Burnout, recognised by the World Health Organisation as an occupational phenomenon, arises from unmanaged workplace stress. Its impact is staggering:
· 77% of professionals report burnout in their current job (Deloitte)
· 95% of HR leaders say burnout is sabotaging retention.
· An estimated $322 billion in lost productivity and turnover globally (Gallup).
While self-care practices like yoga and mindfulness are valuable, Dr. Diaho emphasised that “Band-Aid solutions” alone cannot address a systemic issue. Structural change and leadership accountability are essential.
A powerful moment came when Dr. Diaho unpacked the “lies we tell ourselves”: “I’ll be fine once this is done” … “People depend on me” … “I’ll take a vacation and then be okay.” These narratives, familiar to many executives, mask deeper dysfunctions and delay meaningful intervention.
Around the world, leading organisations are already redefining wellness as a strategic priority:
· Microsoft Japan saw productivity jump 40% during a four-day workweek trial.
· Volkswagen Germany shuts down email servers after hours to enforce rest.
· France enshrined the “Right to Disconnect” in law, requiring companies to set after-hours communication policies.

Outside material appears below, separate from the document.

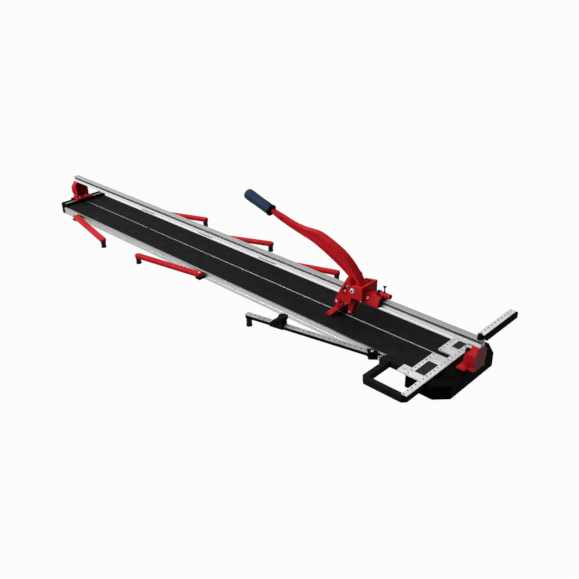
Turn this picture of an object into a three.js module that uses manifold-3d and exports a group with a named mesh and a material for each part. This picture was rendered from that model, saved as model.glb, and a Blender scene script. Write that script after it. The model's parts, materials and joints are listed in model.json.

· Scotland embedded certified Mental Health First Aiders into workplaces.
These examples demonstrate that wellness isn’t a perk, it’s a policy and cultural shift that drives sustainable performance.
Tuesday Consulting’s director, Wendy Spalding, added: “As we approach the end of the year, we often see burnout peak. After pushing hard since January, many executives and teams run out of steam just when strategic focus is needed most. This is exactly why wellness has to be a year-round leadership priority, not a once-off conversation when people are already exhausted.”

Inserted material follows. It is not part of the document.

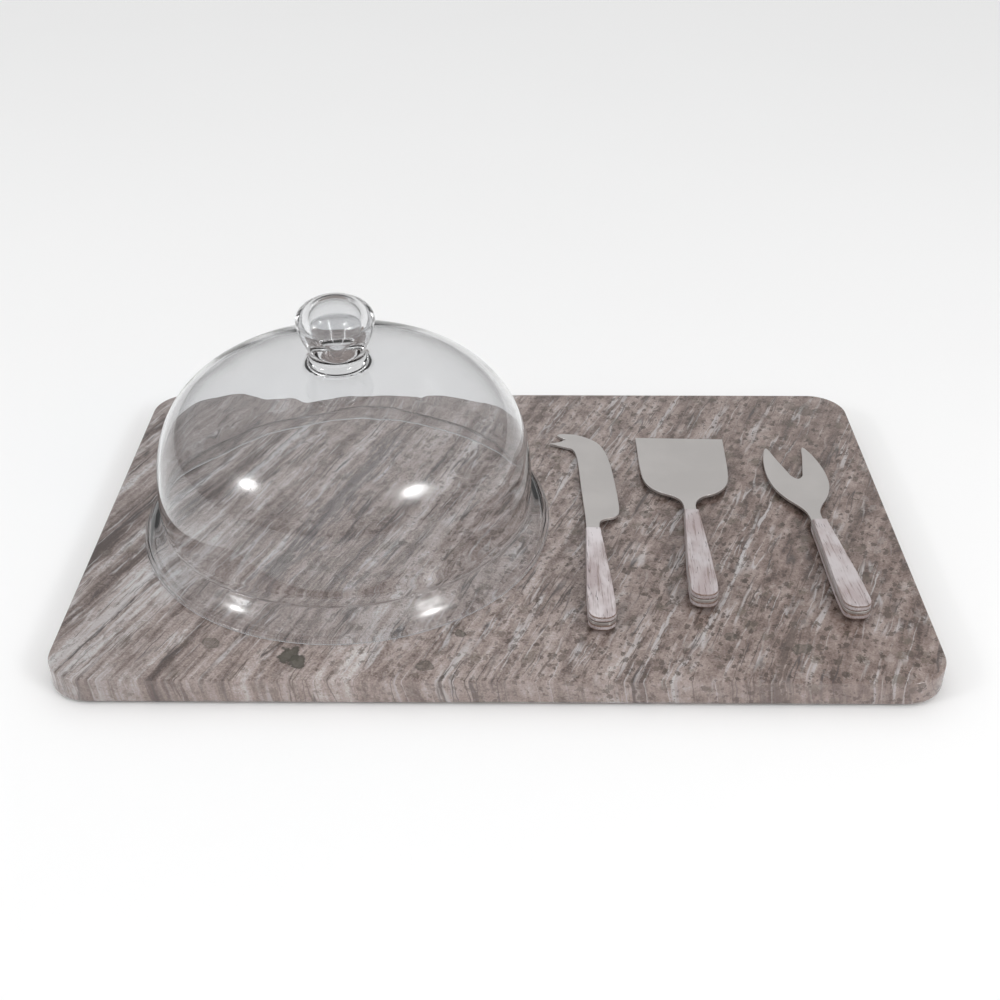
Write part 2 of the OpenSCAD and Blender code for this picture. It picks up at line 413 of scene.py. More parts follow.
@dataclass(frozen=True)
class Marble:
    """Polished taupe marble with linear veins, mottling and olive specks.

    The pattern is set out in mm, across and along the grain.
    """

    grain_angle: float = 67.0
    tones: tuple[tuple[float, Colour], ...] = (
        (0.14, (0.078, 0.056, 0.05)),
        (0.3, (0.148, 0.111, 0.1)),
        (0.5, (0.288, 0.231, 0.21)),
        (0.7, (0.42, 0.362, 0.342)),
        (0.9, (0.57, 0.55, 0.54)),
    )
    browner: Colour = (0.7, 0.645, 0.62)
    darker: Colour = (0.76, 0.765, 0.775)
    # The side tone and its share below are painted light: a flat, paler tone on the side
    # faces, by the way they face.
    painted_side_tone: Colour = (0.36, 0.3, 0.283)
    painted_side_share: float = 0.22
    roughness: float = 0.15
    broad: Streaks = Streaks(13.0, 28.0, 3.0, 3.0)
    lines: Streaks = Streaks(4.2, 18.0, 3.0, 7.0)
    hairs: Streaks = Streaks(1.5, 12.0, 2.0, 11.0)
    cloud_size: float = 9.0
    crystal_size: float = 1.2
    blot_size: float = 7.0
    blot_length: float = 15.0
    threads: tuple[Thread, ...] = (
        Thread(Streaks(9.0, 16.0, 2.0, 21.0), MILK, 0.6),
        Thread(Streaks(6.0, 16.0, 2.0, 37.0), UMBER, 0.75),
        Thread(Streaks(13.0, 16.0, 2.0, 53.0), MILK, 0.55),
        Thread(Streaks(10.0, 16.0, 2.0, 71.0), SOOT, 0.8),
    )
    veins: tuple[Vein, ...] = (
        Vein(-155.0, 1.3, 0.85, SOOT, -220.0, -135.0),
        Vein(-160.0, 4.0, 0.5, MILK, -230.0, -120.0),
        Vein(-150.5, 1.6, 0.55, MILK, -230.0, -120.0),
        Vein(-172.0, 2.0, 0.5, UMBER, -200.0, 60.0),
        Vein(-190.0, 2.6, 0.55, SOOT, -120.0, 60.0),
        Vein(-164.0, 1.8, 0.6, SOOT, -60.0, 90.0),
        Vein(-162.0, 3.0, 0.6, MILK, -40.0, 60.0),
        Vein(-96.0, 9.0, 0.55, SLATE, -120.0, 60.0),
        Vein(-59.0, 1.3, 0.7, SOOT, -100.0, 70.0),
        Vein(-140.0, 2.0, 0.4, MILK, -220.0, -80.0),
        Vein(37.0, 2.2, 0.55, MILK, -200.0, -120.0),
        Vein(26.0, 1.4, 0.5, MILK, 30.0, 190.0),
        Vein(129.0, 1.7, 0.6, MILK, -110.0, -40.0),
        Vein(119.0, 2.0, 0.5, MILK, -140.0, -60.0),
        Vein(152.0, 1.4, 0.65, MILK, -60.0, 90.0),
        Vein(149.0, 3.0, 0.6, MILK, -150.0, -100.0),
        Vein(60.0, 1.6, 0.55, MILK, 90.0, 200.0),
        Vein(94.0, 2.2, 0.45, MILK, 60.0, 190.0),
        Vein(197.0, 4.5, 0.6, UMBER, -160.0, -20.0),
        Vein(78.0, 4.0, 0.35, UMBER, 40.0, 200.0),
        Vein(205.0, 3.0, 0.35, UMBER, 20.0, 180.0),
    )
    pebbles: tuple[Pebble, ...] = (
        Pebble(-111.0, -131.0, 6.5, 1.0),
        Pebble(-106.0, -136.0, 5.0, 1.0),
        Pebble(-155.0, -122.0, 4.6, 0.5),
        Pebble(-20.0, -113.0, 3.6, 0.75),
        Pebble(-38.0, -140.0, 4.2, 0.55),
        Pebble(128.0, -115.0, 4.0, 0.5),
        Pebble(164.0, -124.0, 5.5, 0.6),
        Pebble(77.0, 3.0, 4.0, 0.4),
        Pebble(91.0, 2.0, 3.6, 0.5),
        Pebble(-125.0, -43.0, 5.0, 0.4),
        Pebble(-156.0, -8.0, 4.5, 0.3),
        Pebble(211.0, 131.0, 7.0, 0.4),
        Pebble(203.0, 138.0, 5.0, 0.3),
    )
    speckles: tuple[Speckle, ...] = (
        Speckle(10.0, 0.35, 0.27, 1.2, 0.75, (0.11, 0.092, 0.07), 0.0),
        Speckle(5.4, 0.5, 0.29, 1.3, 0.95, (0.08, 0.06, 0.047), 3.0),
        Speckle(3.1, 0.34, 0.34, 1.6, 1.0, (0.055, 0.038, 0.03), 7.0),
        Speckle(1.9, 0.2, 0.36, 1.6, 0.8, (0.06, 0.045, 0.038), 17.0),
        Speckle(6.0, 0.35, 0.3, 1.8, 0.3, (0.42, 0.385, 0.37), 11.0),
    )

    def material(self) -> bpy.types.Material:
        """Return the marble as a material."""
        r = Recipe("taupe_marble")
        x, y, z = (side * 1000 for side in r.place())
        here = r.point(x, y, z)
        across, along = self._grain(r, x, y, z)

        broad, lines, hairs = (
            self._streaks(r, across, along, z, streaks)
            for streaks in (self.broad, self.lines, self.hairs)
        )
        clouds = r.noise(here, 1 / self.cloud_size, 3.0, 0.6)
        crystal = r.noise(here, 1 / self.crystal_size, 3.0, 0.65)
        blot = r.point(
            across / self.blot_size, along / self.blot_length, z / self.blot_size
        )
        blots = r.noise(blot, 1.0, 3.0, 0.62)
        rightward = r.ease(x, -200.0, 160.0)
        leftward = r.ease(x, -120.0, -230.0)
        tone = (
            0.5
            + (broad - 0.5) * (leftward * 0.7 + 1.25 - rightward * 0.4)
            + (lines - 0.5) * (leftward * 0.4 + 0.5 - rightward * 0.25)
            + (hairs - 0.5) * (0.25 - rightward * 0.1)
            + (clouds - 0.5) * (rightward * 0.2 + 0.35)
            + (blots - 0.5) * (rightward * 0.75 + 0.1)
            + (crystal - 0.5) * 0.6
        )
        colour = r.ramp(tone, self.tones)
        colour = r.blend(r.ease(x, -40.0, 190.0), colour, self.browner, "MULTIPLY")
        colour = r.blend(leftward, colour, self.darker, "MULTIPLY")
        colour = self._threads(r, colour, across, along, z)
        for vein in self.veins:
            colour = self._vein(r, colour, vein, across, along, hairs)
        colour, specks = self._speckled(r, colour, across, along, z, x)
        for pebble in self.pebbles:
            colour = self._pebble(r, colour, pebble, x, y, clouds)
        # Painted light: the slab's side faces are blended towards a flat, paler tone by the
        # way they face. This stands in for how the lit polished sides look.
        upward = r.split(r.node("ShaderNodeNewGeometry").outputs["Normal"])[2]
        side = r.ease(abs(upward), 0.95, 0.4)
        colour = r.blend(side * self.painted_side_share, colour, self.painted_side_tone)

        pits = r.ease(r.noise(here, 1.1, 2.0), 0.64, 0.74)
        shader = r.principled(
            Base_Color=colour,
            Roughness=self.roughness + (crystal - 0.5) * 0.12 + specks * 0.1,
            IOR=1.5,
            Normal=r.bump(0.5 - pits * 0.4 - specks * 0.12, 0.0001, 0.5),
        )
        return r.finish(shader.outputs[0])

    def _grain(self, r: Recipe, x: Value, y: Value, z: Value) -> tuple[Value, Value]:
        """Return the place across and along the grain, a little unsteady."""
        turn = math.radians(self.grain_angle)
        across = x * math.sin(turn) - y * math.cos(turn) + z * 0.15
        along = x * math.cos(turn) + y * math.sin(turn)
        sway = r.noise(r.point(across / 60, along / 110, z / 60), 1.0, 2.0)
        waver = r.noise(r.point(across / 6, along / 11, z / 14), 1.0, 3.0, 0.6)
        across = across + (sway - 0.5) * 9.0 + (waver - 0.5) * 2.6
        return across, along

    @staticmethod
    def _streaks(
        r: Recipe,
        across: Value,
        along: Value,
        z: Value,
        streaks: Streaks,
    ) -> Value:
        """Return noise drawn out along the grain and nearly upright in depth."""
        fine = 1 / streaks.size
        at = r.point(
            across * fine,
            along * (fine / streaks.stretch),
            z * (0.06 * fine) + streaks.seed,
        )
        return r.noise(at, 1.0, streaks.detail, 0.6)

    def _threads(
        self,
        r: Recipe,
        colour: bpy.types.NodeSocket,
        across: Value,
        along: Value,
        z: Value,
    ) -> bpy.types.NodeSocket:
        """Return the colour with thin broken pale and dark lines over it."""
        for thread in self.threads:
            lines = self._streaks(r, across, along, z, thread.streaks)
            gaps = Streaks(14.0, 3.0, 2.0, thread.streaks.seed + 5)
            patch = self._streaks(r, across, along, z, gaps)
            line = r.ease(abs(lines - 0.5), 0.026, 0.0)
            shown = line * r.ease(patch, 0.47, 0.62) * thread.strength
            colour = r.blend(shown, colour, thread.colour)
        return colour

    @staticmethod
    def _vein(
        r: Recipe,
        colour: bpy.types.NodeSocket,
        vein: Vein,
        across: Value,
        along: Value,
        hairs: Value,
    ) -> bpy.types.NodeSocket:
        """Return the colour with one long vein over it."""
        edge = abs(across - vein.across) + (hairs - 0.5) * (vein.half_width * 5.0)
        line = r.ease(edge, vein.half_width, vein.half_width * 0.2)
        reach = r.ease(along, vein.start - 14.0, vein.start + 14.0) * r.ease(
            along, vein.end + 14.0, vein.end - 14.0
        )
        return r.blend(line * reach * vein.strength, colour, vein.colour)

    def _speckled(
        self,
        r: Recipe,
        colour: bpy.types.NodeSocket,
        across: Value,
        along: Value,
        z: Value,
        x: Value,
    ) -> tuple[bpy.types.NodeSocket, Value]:
        """Return the colour with the speckles over it, and the dark ones."""
        crowd = r.ease(x, -190.0, 150.0) * 0.6 + 0.4
        ragged = r.node(
            "ShaderNodeTexNoise",
            inputs={"Vector": r.point(across, along, z), "Scale": 0.6, "Detail": 3.0},
        )
        dark: Value | float = 0.0
        for speckle in self.speckles:
            at = r.node(
                "ShaderNodeVectorMath",
                {"operation": "MULTIPLY_ADD"},
                {
                    0: ragged.outputs["Color"],
                    1: (1.0, 1.0, 1.0),
                    2: r.point(
                        across * (1 / speckle.spacing) + speckle.seed,
                        along * (1 / speckle.spacing / speckle.stretch),
                        z * (1 / speckle.spacing),
                    ),
                },
            )
            cell = r.node(
                "ShaderNodeTexVoronoi", inputs={"Vector": at.outputs[0], "Scale": 1.0}
            )
            pick = r.node("ShaderNodeSeparateColor", inputs={0: cell.outputs["Color"]})
            kept = r.ease(
                Value(r, pick.outputs[0]), 1.0 - speckle.share, 1.01 - speckle.share
            )
            spread = Value(r, pick.outputs[1]) * speckle.size + speckle.size * 0.5
            off = Value(r, cell.outputs["Distance"]) - spread
            body = r.ease(off, 0.02, -0.04) * kept * crowd
            rim = r.ease(abs(off), 0.04, 0.0) * kept * crowd
            colour = r.blend(body * (speckle.strength * 0.75), colour, speckle.colour)
            colour = r.blend(
                rim * (speckle.strength * 0.35),
                colour,
                tuple(0.6 * part for part in speckle.colour),
            )
            dark = body * speckle.strength + dark
        return colour, r.maths("MINIMUM", dark, 1.0)

    def _pebble(
        self,
        r: Recipe,
        colour: bpy.types.NodeSocket,
        pebble: Pebble,
        x: Value,
        y: Value,
        clouds: Value,
    ) -> bpy.types.NodeSocket:
        """Return the colour with one pebble over it."""
        dx = x - pebble.x
        dy = y - pebble.y
        off = r.maths("SQRT", dx * dx + dy * dy) + (clouds - 0.5) * (pebble.radius * 2.2)
        body = r.ease(off, pebble.radius, pebble.radius * 0.8)
        rim = r.ease(abs(off - pebble.radius * 0.85), pebble.radius * 0.2, 0.0)
        colour = r.blend(body * (pebble.strength * 0.85), colour, OLIVE)
        return r.blend(rim * pebble.strength * 0.6, colour, DARK_OLIVE)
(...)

She further underscored the business case: “Wellness is no longer about perks and apps. It’s about leaders recognising their shadow, this is the culture they create simply by how they show up. When leaders model boundaries, accountability, and care, organisations thrive. However when they don’t, burnout becomes inevitable.”
Dr. Diaho agreed: “The Leader’s Shadow is powerful. What leaders do becomes the culture. If we want resilient, innovative organisations, wellness must be embedded at every level.”
At a personal level, leaders can model sustainable habits and share their own strategies, such as no-meeting zones or taking restorative sabbaticals. At the team level, the “Leader’s Shadow” becomes critical. This means modelling rest, boundaries, reflection, and recovery, embedding wellbeing check-ins, and crucially, ending the celebration of overwork. Systemically, organisations need to go further by including wellbeing KPIs, protecting vacation time, and establishing clear rules for after-hours emails and meetings.
For Tuesday Consulting, this conversation is part of a broader push to challenge outdated leadership models. Wellness, they argue, is the new currency of sustainable leadership, a determinant of retention, innovation, and long-term competitiveness.
The question for leaders is no longer “How do we prevent burnout?” but “How do we strategically invest in the well-being of our people to unlock sustainable success?”